■ **EXERCISE**:
Provide again, from the entries below, every line from the one containing "What OpenSCAD source" through the one containing "fill_gap = 0.02; // [0.01:0.005:0.03]", exactly as written, and no other line.

────────────────

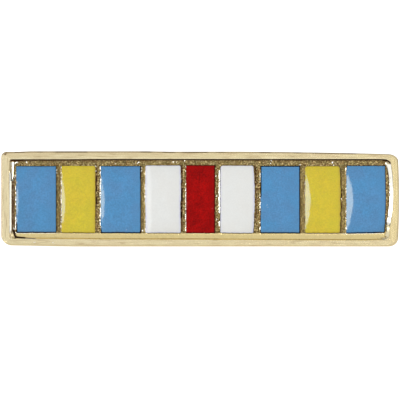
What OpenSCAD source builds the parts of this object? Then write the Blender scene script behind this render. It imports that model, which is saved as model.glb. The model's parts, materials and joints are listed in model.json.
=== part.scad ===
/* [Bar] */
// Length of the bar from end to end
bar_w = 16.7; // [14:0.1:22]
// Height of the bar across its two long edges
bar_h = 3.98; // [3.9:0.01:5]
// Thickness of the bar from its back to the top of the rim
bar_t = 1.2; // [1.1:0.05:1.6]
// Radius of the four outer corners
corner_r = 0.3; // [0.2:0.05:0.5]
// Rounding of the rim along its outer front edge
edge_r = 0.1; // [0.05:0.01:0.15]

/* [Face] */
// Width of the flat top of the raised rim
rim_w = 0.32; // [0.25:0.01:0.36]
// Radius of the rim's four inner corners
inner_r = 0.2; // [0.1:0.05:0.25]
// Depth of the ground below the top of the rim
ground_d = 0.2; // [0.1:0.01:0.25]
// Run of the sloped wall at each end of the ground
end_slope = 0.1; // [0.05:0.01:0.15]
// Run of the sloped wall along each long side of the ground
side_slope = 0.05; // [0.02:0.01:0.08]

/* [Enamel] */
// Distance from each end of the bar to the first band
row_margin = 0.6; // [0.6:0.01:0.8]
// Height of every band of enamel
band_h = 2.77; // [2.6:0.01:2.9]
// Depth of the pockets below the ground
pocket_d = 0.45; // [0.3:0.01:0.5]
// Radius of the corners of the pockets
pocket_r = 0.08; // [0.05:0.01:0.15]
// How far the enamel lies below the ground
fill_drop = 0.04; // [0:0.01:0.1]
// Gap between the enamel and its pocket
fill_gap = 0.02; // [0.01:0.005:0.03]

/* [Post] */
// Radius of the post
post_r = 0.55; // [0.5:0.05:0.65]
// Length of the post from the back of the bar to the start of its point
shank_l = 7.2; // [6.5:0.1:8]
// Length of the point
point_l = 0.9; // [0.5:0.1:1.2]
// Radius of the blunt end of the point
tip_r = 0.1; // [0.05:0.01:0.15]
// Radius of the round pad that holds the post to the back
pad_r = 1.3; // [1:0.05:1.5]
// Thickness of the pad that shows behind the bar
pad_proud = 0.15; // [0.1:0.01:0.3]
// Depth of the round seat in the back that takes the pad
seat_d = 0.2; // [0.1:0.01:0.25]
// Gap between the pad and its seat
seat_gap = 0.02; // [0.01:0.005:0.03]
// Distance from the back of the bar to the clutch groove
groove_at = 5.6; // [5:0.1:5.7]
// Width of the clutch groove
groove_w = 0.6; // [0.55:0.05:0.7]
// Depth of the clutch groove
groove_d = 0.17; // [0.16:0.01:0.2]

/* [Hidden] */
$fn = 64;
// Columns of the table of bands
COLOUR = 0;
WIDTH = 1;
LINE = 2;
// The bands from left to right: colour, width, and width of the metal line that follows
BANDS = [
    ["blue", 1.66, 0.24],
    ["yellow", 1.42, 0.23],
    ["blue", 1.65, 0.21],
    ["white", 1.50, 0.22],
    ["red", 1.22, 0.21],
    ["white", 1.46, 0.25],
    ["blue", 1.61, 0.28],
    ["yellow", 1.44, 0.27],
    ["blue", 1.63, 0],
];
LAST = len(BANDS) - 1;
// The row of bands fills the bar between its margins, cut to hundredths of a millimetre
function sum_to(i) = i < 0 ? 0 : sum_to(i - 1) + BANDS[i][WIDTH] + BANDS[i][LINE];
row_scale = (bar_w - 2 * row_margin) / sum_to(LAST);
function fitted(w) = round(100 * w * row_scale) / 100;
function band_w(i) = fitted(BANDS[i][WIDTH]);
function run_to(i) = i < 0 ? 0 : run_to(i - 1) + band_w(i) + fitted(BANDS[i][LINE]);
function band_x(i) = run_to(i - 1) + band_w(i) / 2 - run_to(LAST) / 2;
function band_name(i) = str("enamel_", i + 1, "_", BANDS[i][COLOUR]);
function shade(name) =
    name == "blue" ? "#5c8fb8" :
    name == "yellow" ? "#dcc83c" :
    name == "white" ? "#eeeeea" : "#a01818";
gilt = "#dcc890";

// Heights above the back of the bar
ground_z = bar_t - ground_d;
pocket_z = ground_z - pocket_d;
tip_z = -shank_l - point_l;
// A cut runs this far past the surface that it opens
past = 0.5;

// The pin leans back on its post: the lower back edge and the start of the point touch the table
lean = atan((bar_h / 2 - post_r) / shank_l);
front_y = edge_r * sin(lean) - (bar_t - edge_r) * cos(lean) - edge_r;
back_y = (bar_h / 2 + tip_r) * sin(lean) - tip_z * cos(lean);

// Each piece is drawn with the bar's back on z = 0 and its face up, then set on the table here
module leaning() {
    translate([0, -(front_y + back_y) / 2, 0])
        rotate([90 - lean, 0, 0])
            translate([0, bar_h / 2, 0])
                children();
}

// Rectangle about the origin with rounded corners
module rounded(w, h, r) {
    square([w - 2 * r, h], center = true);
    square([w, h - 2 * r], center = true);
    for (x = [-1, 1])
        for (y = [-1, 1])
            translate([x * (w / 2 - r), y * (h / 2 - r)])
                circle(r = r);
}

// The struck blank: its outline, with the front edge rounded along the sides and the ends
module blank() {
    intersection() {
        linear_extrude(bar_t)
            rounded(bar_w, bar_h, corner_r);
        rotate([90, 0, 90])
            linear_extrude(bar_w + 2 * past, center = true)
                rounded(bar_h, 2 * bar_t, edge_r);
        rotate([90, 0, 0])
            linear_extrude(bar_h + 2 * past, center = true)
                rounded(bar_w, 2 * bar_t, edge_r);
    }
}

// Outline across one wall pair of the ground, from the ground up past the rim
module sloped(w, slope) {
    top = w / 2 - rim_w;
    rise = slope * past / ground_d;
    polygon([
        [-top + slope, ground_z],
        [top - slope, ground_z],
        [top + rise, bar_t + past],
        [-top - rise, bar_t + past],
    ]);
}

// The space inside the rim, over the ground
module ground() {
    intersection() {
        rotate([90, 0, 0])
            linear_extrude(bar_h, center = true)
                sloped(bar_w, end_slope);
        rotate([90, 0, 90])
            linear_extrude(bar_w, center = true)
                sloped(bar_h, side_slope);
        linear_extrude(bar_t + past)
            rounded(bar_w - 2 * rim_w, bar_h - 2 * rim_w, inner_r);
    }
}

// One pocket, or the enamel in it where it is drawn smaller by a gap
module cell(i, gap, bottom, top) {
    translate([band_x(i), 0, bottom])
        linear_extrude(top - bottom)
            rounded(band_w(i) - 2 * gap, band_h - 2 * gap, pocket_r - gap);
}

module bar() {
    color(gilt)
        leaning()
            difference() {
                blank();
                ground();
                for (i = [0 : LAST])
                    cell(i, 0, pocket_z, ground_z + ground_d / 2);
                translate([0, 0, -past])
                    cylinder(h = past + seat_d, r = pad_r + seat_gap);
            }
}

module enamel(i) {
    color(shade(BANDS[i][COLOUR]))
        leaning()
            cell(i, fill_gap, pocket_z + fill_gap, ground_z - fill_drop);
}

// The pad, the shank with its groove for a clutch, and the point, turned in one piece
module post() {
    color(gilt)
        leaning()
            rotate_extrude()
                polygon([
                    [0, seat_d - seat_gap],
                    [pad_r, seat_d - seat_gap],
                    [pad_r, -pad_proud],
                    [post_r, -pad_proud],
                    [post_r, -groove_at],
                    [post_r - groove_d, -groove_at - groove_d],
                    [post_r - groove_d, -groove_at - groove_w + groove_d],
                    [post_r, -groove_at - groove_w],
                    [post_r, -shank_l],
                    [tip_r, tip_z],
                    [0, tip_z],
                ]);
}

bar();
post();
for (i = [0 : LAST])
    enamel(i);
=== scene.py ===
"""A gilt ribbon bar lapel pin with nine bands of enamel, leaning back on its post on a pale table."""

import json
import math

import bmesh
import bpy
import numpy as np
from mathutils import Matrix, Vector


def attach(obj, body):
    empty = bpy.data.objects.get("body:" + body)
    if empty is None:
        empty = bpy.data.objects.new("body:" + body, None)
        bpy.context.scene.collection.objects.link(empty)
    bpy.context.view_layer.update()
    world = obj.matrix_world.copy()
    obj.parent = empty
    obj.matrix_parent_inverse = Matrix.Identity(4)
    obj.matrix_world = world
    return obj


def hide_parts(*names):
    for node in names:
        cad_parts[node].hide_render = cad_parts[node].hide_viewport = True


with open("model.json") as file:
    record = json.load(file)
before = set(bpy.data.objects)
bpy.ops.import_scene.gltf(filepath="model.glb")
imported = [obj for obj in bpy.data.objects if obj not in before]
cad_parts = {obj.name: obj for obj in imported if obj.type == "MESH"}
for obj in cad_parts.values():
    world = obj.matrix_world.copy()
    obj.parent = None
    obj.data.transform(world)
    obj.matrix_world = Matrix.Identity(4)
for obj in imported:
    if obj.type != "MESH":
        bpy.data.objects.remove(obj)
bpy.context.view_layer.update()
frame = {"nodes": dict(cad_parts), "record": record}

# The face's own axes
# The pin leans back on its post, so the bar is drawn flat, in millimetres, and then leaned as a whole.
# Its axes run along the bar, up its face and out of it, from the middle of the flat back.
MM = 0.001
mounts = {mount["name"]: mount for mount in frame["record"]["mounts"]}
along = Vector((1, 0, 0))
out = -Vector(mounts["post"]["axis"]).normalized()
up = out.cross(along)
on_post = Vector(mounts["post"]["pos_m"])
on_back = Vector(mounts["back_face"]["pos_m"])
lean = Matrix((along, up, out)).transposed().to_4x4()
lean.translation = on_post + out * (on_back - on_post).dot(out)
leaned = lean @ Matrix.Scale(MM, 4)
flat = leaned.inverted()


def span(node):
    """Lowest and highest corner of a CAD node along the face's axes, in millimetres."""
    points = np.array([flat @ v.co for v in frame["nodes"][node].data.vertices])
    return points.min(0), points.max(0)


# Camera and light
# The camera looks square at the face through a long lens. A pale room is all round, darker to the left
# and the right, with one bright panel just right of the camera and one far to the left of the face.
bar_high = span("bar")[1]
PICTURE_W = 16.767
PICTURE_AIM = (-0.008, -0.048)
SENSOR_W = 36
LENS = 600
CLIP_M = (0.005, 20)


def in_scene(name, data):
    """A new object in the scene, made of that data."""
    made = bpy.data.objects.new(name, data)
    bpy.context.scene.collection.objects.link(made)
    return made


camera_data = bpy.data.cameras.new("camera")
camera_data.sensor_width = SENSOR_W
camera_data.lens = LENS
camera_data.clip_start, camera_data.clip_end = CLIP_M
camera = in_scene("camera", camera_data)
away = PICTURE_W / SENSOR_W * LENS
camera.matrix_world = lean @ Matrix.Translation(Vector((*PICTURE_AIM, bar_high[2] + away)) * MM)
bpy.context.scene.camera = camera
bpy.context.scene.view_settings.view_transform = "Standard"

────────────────

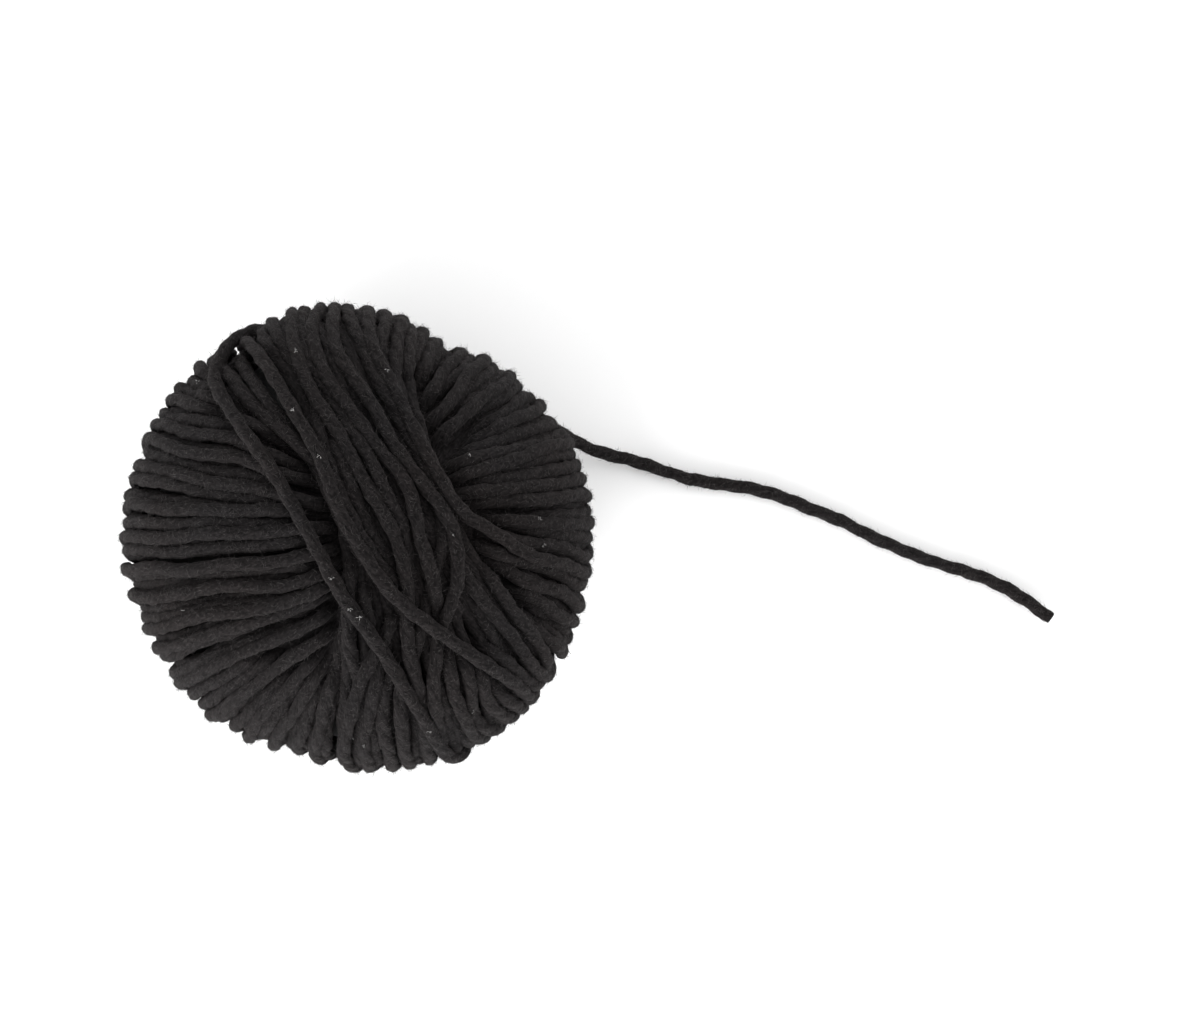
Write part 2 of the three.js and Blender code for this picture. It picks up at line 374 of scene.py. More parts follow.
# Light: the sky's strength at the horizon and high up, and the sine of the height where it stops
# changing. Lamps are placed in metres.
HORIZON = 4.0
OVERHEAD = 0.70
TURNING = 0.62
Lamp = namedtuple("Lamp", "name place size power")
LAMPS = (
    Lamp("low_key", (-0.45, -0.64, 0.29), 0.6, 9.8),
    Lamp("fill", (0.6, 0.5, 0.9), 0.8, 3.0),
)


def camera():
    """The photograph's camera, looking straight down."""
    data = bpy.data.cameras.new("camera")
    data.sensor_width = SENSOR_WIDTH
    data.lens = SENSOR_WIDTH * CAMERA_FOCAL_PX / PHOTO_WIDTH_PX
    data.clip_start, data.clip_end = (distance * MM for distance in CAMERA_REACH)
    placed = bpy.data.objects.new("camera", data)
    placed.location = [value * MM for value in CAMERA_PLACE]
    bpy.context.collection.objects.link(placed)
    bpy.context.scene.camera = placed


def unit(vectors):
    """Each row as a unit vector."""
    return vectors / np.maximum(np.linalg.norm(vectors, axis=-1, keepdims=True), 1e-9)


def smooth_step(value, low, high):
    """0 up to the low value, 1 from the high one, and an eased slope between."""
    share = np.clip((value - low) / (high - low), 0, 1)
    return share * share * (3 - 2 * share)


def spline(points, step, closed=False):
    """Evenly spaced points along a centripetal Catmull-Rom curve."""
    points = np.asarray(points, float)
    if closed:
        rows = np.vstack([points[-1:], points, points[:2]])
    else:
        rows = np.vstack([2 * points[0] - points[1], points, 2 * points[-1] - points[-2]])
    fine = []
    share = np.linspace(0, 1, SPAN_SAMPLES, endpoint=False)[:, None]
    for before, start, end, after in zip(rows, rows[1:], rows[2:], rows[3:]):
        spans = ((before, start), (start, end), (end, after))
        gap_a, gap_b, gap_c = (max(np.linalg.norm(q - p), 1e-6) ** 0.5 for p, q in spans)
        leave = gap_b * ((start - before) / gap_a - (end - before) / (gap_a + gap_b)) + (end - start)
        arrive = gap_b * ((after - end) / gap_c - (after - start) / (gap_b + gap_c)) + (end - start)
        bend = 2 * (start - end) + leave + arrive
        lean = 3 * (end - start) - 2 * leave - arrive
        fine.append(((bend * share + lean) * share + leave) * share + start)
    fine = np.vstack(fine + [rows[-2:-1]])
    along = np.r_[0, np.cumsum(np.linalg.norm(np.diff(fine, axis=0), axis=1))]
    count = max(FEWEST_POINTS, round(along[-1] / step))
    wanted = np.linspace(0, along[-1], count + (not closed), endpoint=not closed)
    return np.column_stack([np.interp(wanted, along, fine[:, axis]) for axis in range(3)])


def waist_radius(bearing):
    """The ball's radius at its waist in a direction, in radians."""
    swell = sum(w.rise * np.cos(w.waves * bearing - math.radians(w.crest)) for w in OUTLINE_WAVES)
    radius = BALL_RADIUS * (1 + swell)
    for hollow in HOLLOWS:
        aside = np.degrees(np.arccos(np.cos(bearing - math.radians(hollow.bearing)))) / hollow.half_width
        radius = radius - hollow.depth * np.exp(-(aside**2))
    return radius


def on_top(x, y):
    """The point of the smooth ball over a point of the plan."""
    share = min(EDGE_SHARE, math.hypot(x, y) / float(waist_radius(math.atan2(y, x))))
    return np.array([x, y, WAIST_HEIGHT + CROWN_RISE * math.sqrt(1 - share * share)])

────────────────

■ **CORRECT ANSWER**:
What OpenSCAD source builds the parts of this object? Then write the Blender scene script behind this render. It imports that model, which is saved as model.glb. The model's parts, materials and joints are listed in model.json.
=== part.scad ===
/* [Bar] */
// Length of the bar from end to end
bar_w = 16.7; // [14:0.1:22]
// Height of the bar across its two long edges
bar_h = 3.98; // [3.9:0.01:5]
// Thickness of the bar from its back to the top of the rim
bar_t = 1.2; // [1.1:0.05:1.6]
// Radius of the four outer corners
corner_r = 0.3; // [0.2:0.05:0.5]
// Rounding of the rim along its outer front edge
edge_r = 0.1; // [0.05:0.01:0.15]

/* [Face] */
// Width of the flat top of the raised rim
rim_w = 0.32; // [0.25:0.01:0.36]
// Radius of the rim's four inner corners
inner_r = 0.2; // [0.1:0.05:0.25]
// Depth of the ground below the top of the rim
ground_d = 0.2; // [0.1:0.01:0.25]
// Run of the sloped wall at each end of the ground
end_slope = 0.1; // [0.05:0.01:0.15]
// Run of the sloped wall along each long side of the ground
side_slope = 0.05; // [0.02:0.01:0.08]

/* [Enamel] */
// Distance from each end of the bar to the first band
row_margin = 0.6; // [0.6:0.01:0.8]
// Height of every band of enamel
band_h = 2.77; // [2.6:0.01:2.9]
// Depth of the pockets below the ground
pocket_d = 0.45; // [0.3:0.01:0.5]
// Radius of the corners of the pockets
pocket_r = 0.08; // [0.05:0.01:0.15]
// How far the enamel lies below the ground
fill_drop = 0.04; // [0:0.01:0.1]
// Gap between the enamel and its pocket
fill_gap = 0.02; // [0.01:0.005:0.03]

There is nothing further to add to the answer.